Monthly Archives: November 2014

Do superlatives really build a food brand?

Whether it’s center store or the periphery, food product shelves and displays are overrun with superlatives on food and beverage packaging… the er’s and est’s. Fresher, freshest, bigger, biggest, healthier, healthiest…the list goes on. But, do superlatives really differentiate a brand from its competitors, or is there a more relevant brand story to be told?

The real downside to relying on superlatives to build a brand is that once you go from er to est, what’s left?  Repetitively making improvements to a brand for the sake of broadcasting those changes with er and est messages on redesigned packaging can not only begin to fall on deaf consumer ears, it can also move a brand away from its core equity. There should be a strategic direction that drives brand improvements beyond keeping pace with the competition.
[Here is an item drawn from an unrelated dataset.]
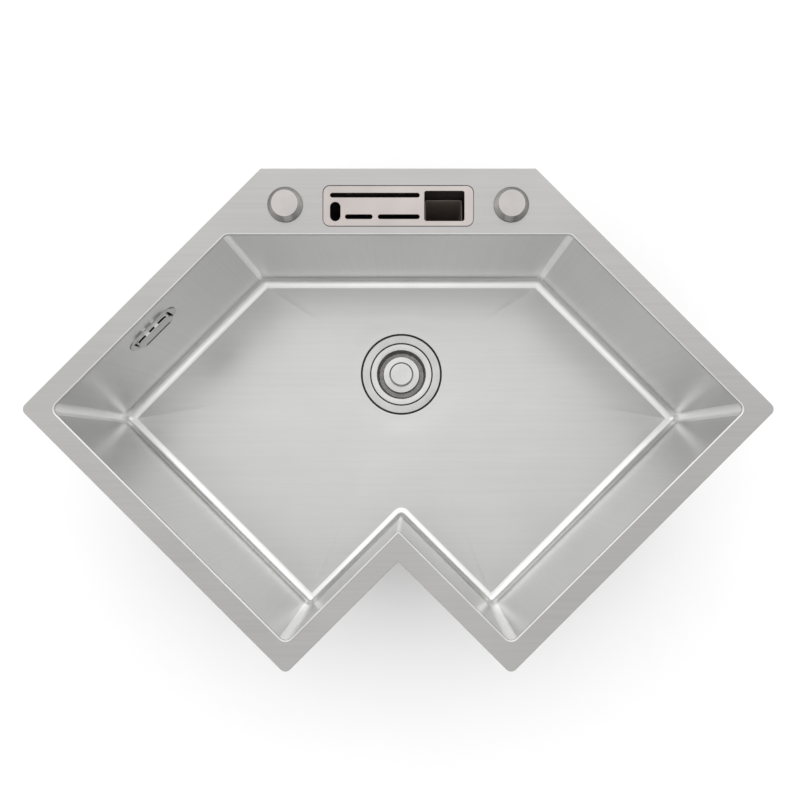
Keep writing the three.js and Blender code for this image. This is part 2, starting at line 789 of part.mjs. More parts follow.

The message can then focus on the  brand’s benefits to consumers rather than the “me too” er and est superlatives.

Food brand stakeholders need to consider that er and est do not always motivate consumers. Consumers are continually redefining what superlative means to them personally and what it means to them relative to differing food brand categories. What was considered superlative 10, 5 or even 1 year ago may no longer be relevant as consumer value sets continue to evolve. The er and est superlatives may be currently relevant to some brands, but given the constant shift of consumer focus, the er and est strategy will eventually run its course.

A continuing quest to better the competition with er and est claims is not a sustainable brand strategy. Brands that focus on their core strengths and make brand improvements based on meeting strategic objectives, are better poised for growth and market success.